**To be done:** Print the entire listing. Each line must match the original exactly.

**Records supplied:**
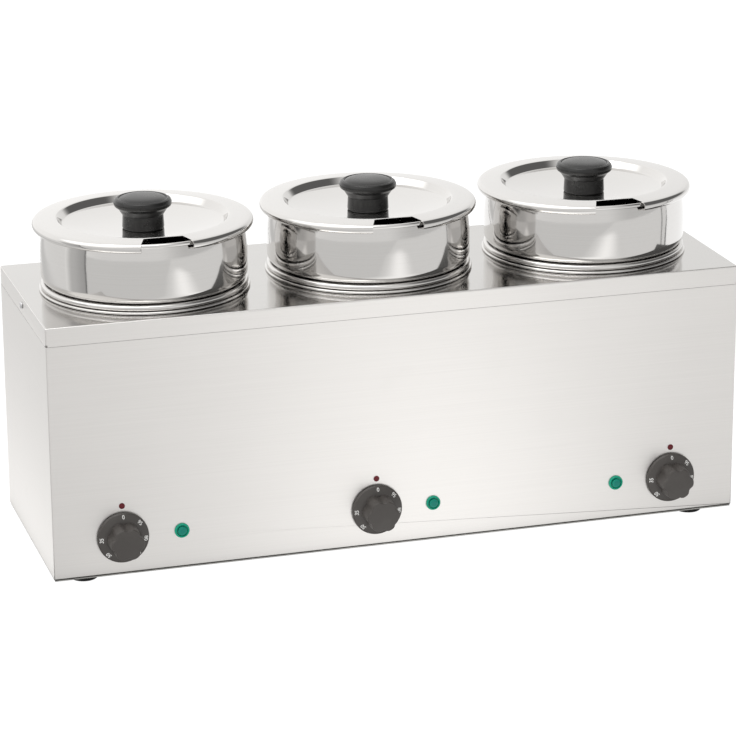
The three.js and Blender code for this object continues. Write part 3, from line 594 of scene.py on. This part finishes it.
def folded_sheet(name, node, open_sides, materials):
    """A sheet-metal piece of the model with its outer folds rounded."""
    shape = bmesh.new()
    shape.from_mesh(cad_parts[node].data)
    bmesh.ops.remove_doubles(shape, verts=shape.verts, dist=WELD)
    bmesh.ops.dissolve_limit(
        shape, angle_limit=math.radians(FLAT_WITHIN), verts=shape.verts, edges=shape.edges,
    )
    low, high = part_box(node)
    folds = [edge for edge in shape.edges if is_fold(edge, low, high, open_sides)]
    bmesh.ops.bevel(
        shape, geom=folds, offset=FOLD_RADIUS, offset_type="OFFSET", segments=FOLD_STEPS,
        profile=0.5, affect="EDGES", material=-1,
    )
    for face in shape.faces:
        normal = [abs(n) for n in face.normal]
        face.material_index = min(normal.index(max(normal)), len(materials) - 1)
    return mesh_object(name, shape, materials)


def make_housing():
    """The deck with its skirt, the wrapper of front and sides, and the rear wall."""
    by_direction = [SIDE_STEEL, FRONT_STEEL, DECK_STEEL]
    deck = folded_sheet("deck", "top_deck", {(2, 0)}, by_direction)
    for side in (-1, 1):
        corner = Vector((side * SIDE, FRONT, deck_low.z))
        reach = Vector((CORNER_NOTCH,) * 3)
        cut_out(deck, block(corner - reach, corner + reach))
    weighted(deck)
    settle(deck, "housing", "brushed_steel", "top_deck")

    shell = folded_sheet("wrapper", "housing_shell", {(1, 1), (2, 1)}, by_direction)
    weighted(shell)
    settle(shell, "housing", "brushed_steel", "housing_shell")

    rear = folded_sheet("rear_wall", "rear_panel", {(0, 0), (0, 1), (2, 1)}, [SIDE_STEEL, REAR_STEEL])
    weighted(rear)
    settle(rear, "housing", "brushed_steel", "rear_panel")


def make_foot(node):
    """A rubber foot with a rounded tread, a shallow ring groove under it and its push-in stem."""
    low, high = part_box(node)
    centre = middle(node)
    radius = half_width(node)
    sole = BASE - low.z - GAP
    stem = FOOT_STEM
    outline = eased([
        (0, 0.0012), (0.0045, 0.0012, 0.0005), (0.0055, 0, 0.0004),
        (radius - 0.0008, 0, 0.0016), (radius, sole * 0.55, 0.002), (radius - 0.0012, sole, 0.0008),
        (stem, sole), (stem, high.z - 0.002, 0.001), (stem - 0.0015, high.z, 0.0006), (0, high.z),
    ])
    shape = turned(outline, SMALL_STEPS)
    foot = mesh_object("rubber_" + node, shape, [RUBBER], (centre.x, centre.y, 0))
    settle(foot, "housing", "black_rubber", node)


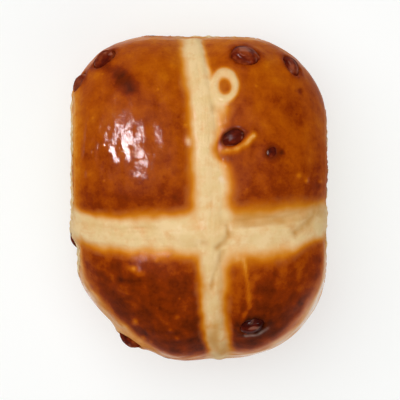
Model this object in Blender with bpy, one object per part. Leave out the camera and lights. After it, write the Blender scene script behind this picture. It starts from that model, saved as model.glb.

**Response to this exercise:**
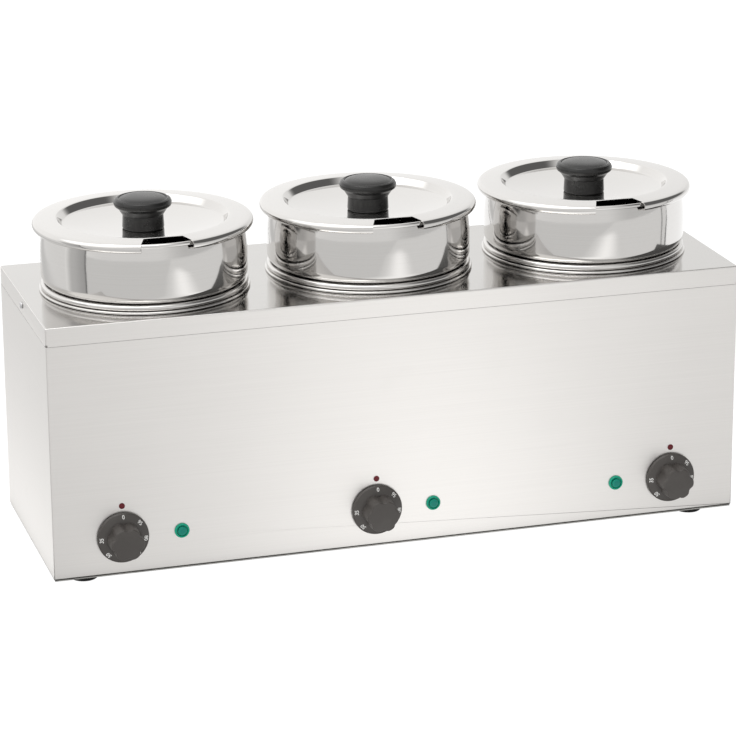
The three.js and Blender code for this object continues. Write part 3, from line 594 of scene.py on. This part finishes it.
def folded_sheet(name, node, open_sides, materials):
    """A sheet-metal piece of the model with its outer folds rounded."""
    shape = bmesh.new()
    shape.from_mesh(cad_parts[node].data)
    bmesh.ops.remove_doubles(shape, verts=shape.verts, dist=WELD)
    bmesh.ops.dissolve_limit(
        shape, angle_limit=math.radians(FLAT_WITHIN), verts=shape.verts, edges=shape.edges,
    )
    low, high = part_box(node)
    folds = [edge for edge in shape.edges if is_fold(edge, low, high, open_sides)]
    bmesh.ops.bevel(
        shape, geom=folds, offset=FOLD_RADIUS, offset_type="OFFSET", segments=FOLD_STEPS,
        profile=0.5, affect="EDGES", material=-1,
    )
    for face in shape.faces:
        normal = [abs(n) for n in face.normal]
        face.material_index = min(normal.index(max(normal)), len(materials) - 1)
    return mesh_object(name, shape, materials)


def make_housing():
    """The deck with its skirt, the wrapper of front and sides, and the rear wall."""
    by_direction = [SIDE_STEEL, FRONT_STEEL, DECK_STEEL]
    deck = folded_sheet("deck", "top_deck", {(2, 0)}, by_direction)
    for side in (-1, 1):
        corner = Vector((side * SIDE, FRONT, deck_low.z))
        reach = Vector((CORNER_NOTCH,) * 3)
        cut_out(deck, block(corner - reach, corner + reach))
    weighted(deck)
    settle(deck, "housing", "brushed_steel", "top_deck")

    shell = folded_sheet("wrapper", "housing_shell", {(1, 1), (2, 1)}, by_direction)
    weighted(shell)
    settle(shell, "housing", "brushed_steel", "housing_shell")

    rear = folded_sheet("rear_wall", "rear_panel", {(0, 0), (0, 1), (2, 1)}, [SIDE_STEEL, REAR_STEEL])
    weighted(rear)
    settle(rear, "housing", "brushed_steel", "rear_panel")


def make_foot(node):
    """A rubber foot with a rounded tread, a shallow ring groove under it and its push-in stem."""
    low, high = part_box(node)
    centre = middle(node)
    radius = half_width(node)
    sole = BASE - low.z - GAP
    stem = FOOT_STEM
    outline = eased([
        (0, 0.0012), (0.0045, 0.0012, 0.0005), (0.0055, 0, 0.0004),
        (radius - 0.0008, 0, 0.0016), (radius, sole * 0.55, 0.002), (radius - 0.0012, sole, 0.0008),
        (stem, sole), (stem, high.z - 0.002, 0.001), (stem - 0.0015, high.z, 0.0006), (0, high.z),
    ])
    shape = turned(outline, SMALL_STEPS)
    foot = mesh_object("rubber_" + node, shape, [RUBBER], (centre.x, centre.y, 0))
    settle(foot, "housing", "black_rubber", node)


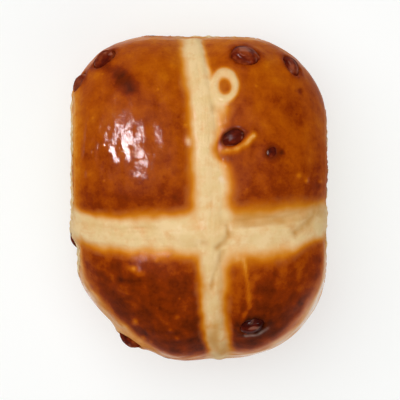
Model this object in Blender with bpy, one object per part. Leave out the camera and lights. After it, write the Blender scene script behind this picture. It starts from that model, saved as model.glb.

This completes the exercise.